How big is the baby this week? (The size of a turnip. Just like the one on your plate. That you should be eating right now.)

Is that the baby moving? (No, just my dinner digesting.)

Is the baby happy? (Yes?)

Does the baby like what you're eating? (Maybe?)

Is the baby crying? (No?)

Can I hold the baby? (I'd say no, but Little Miss was already cradling my stomach. In the middle of Target. So maximum creep-out status had been achieved, why not just let her have her moment?)

Is the baby ready to come out yet? (I hope not.)

How will the baby come out? .... (Covering the baby's exit strategy was simple enough. I'm as crunch-granola/natural as the next wanna-be-hippie, but my pelvis has never and will never be big enough to allow any child of mine to drop, let alone go into labor. So a quick explanation that a very good doctor will give Mama some very good medicine and then make a small boo-boo to take the baby out of my stomach without hurting me has sufficed.)

And that, fortunately, is as close as we've gotten to the question I'm really dreading: How did the baby get in there?

It's coming. I know it is. Little Man is a miniature carbon copy of his father. From his soft hair, long face, and appetite of a small giant, right down to his tenaciously inquisitive nature demanding only the most logical of answers. And every time he starts a sentence with "How does the baby," I brace myself.

Sure, once he gets old enough to even consider doing some baby making of his own I will be pulling out my husband's medical school textbooks and showing him every single horrific STD after-math image I can find.

But that might not actually answer his question at this point.

So I've decided, since we all know that he's most likely to be inspired to ask The Question mid-Saturday shopping trip at Wegman's when I'm trying to decide between Salted Caramel or Butter Pecan in the ice cream aisle, that I'm going to combine the powers of gardening and science for our Answer:

Daddy gave Mommy a seed to put in her belly to help grow a baby.

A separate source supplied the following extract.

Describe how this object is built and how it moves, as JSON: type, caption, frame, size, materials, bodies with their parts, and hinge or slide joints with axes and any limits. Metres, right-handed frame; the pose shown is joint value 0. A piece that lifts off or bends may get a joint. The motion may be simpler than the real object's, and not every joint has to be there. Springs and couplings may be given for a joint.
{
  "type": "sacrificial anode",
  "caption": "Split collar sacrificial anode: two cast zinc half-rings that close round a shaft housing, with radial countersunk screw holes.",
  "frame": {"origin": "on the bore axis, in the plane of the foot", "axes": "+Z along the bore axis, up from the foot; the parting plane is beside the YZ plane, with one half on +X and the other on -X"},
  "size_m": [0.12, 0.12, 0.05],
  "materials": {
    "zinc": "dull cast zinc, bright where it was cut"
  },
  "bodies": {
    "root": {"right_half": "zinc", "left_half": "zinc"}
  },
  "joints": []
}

That, at least, will suffice until we get him home. By which time he will have silently picked apart my carefully crafted answer, and found it to be less than reliable.

At which point, it's his dad's turn...

The Big Man is a physician by nature. Even had he not slogged through the 12years it took him to become an actual physician, he would be one to his core. He shows his enthusiasm for anything by researching absolutely everything. Which is why, in theory, he could build his own bookshelf if needed.

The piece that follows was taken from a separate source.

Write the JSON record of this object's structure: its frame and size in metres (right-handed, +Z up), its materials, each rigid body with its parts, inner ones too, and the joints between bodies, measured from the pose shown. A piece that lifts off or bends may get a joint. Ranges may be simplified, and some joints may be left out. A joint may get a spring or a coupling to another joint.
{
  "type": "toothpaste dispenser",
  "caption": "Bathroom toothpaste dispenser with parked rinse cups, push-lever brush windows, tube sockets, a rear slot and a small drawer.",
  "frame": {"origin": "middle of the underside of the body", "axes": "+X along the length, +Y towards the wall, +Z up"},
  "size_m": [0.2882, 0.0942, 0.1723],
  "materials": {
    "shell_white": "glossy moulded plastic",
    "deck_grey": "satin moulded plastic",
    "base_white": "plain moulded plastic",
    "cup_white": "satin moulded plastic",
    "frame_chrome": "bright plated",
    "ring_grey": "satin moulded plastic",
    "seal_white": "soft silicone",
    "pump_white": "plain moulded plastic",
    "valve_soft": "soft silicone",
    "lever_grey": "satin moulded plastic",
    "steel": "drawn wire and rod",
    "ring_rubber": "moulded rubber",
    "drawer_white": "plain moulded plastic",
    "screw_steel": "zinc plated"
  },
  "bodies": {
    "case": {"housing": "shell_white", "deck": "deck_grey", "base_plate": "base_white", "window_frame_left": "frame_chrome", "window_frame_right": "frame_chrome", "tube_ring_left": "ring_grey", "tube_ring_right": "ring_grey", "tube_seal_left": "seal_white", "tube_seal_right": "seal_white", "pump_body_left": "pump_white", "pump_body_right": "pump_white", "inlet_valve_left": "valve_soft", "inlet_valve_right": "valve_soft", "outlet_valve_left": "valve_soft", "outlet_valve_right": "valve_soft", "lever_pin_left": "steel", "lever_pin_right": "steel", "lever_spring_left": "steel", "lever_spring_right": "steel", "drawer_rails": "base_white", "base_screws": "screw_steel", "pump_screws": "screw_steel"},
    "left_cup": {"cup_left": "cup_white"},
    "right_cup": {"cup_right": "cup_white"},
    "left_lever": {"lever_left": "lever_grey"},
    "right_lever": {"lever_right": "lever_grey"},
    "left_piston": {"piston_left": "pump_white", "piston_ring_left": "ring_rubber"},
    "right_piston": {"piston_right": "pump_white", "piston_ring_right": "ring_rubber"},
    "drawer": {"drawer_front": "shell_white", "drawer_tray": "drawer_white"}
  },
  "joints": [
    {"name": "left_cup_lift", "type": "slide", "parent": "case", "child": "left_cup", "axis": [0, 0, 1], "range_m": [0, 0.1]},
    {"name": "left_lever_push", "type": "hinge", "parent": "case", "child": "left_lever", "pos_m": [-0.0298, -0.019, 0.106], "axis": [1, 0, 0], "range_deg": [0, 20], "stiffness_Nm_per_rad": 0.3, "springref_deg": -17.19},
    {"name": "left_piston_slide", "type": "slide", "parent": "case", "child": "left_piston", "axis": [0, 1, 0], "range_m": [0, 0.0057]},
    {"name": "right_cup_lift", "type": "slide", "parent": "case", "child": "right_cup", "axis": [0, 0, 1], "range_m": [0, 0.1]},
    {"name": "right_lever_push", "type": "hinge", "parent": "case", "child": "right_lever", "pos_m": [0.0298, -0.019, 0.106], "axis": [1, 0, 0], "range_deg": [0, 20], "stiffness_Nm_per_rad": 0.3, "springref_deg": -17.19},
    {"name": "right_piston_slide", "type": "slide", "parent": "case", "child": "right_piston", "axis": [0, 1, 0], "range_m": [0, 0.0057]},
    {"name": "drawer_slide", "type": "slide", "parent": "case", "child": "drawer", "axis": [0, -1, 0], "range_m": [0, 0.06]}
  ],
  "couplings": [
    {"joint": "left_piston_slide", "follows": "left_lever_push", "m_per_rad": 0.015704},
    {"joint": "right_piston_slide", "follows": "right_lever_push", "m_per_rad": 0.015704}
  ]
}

Fortunately he decided to become a physician instead of a carpenter.

But I tell you this because, as I mentioned last week, Little Man takes after him in almost every way. So when he asks me The Question? He expects a real answer. And probably a dozen more after that.

Which means that when Little Man asks a question, he has come to expect a legitimate answer. When he asked about the differences between a boy and a girl, we told him boys have penises and girls have urethras. (Sure, boys technically have a urethra in their penis...but that's a finer detail he can figure out later in anatomy lab). Nothing overly graphic, but nothing couched in nicknames he'll one day find embarrassing and/or useless.

So when he thinks about my Answer to THE Question of how on earth I managed to get the baby in my belly to begin with, we're going to be doing a very find balancing act between giving him a legitimate, semi-scientific answer and not having to field calls from his friends' parents asking why our son is giving sex-ed lectures on the playground.

His father will introduce him to the terms Vagina and Uterus.

I will introduce him (again) to the term "Private"

And we'll explain, simply, that when a boy is a grownup and can be a Daddy then his penis can make seeds called sperm to put in the Mommy's uterus to grow a baby together.

And then I'll bake as many gluten-free, peanut-free, vegan cookies as I can to start making amends.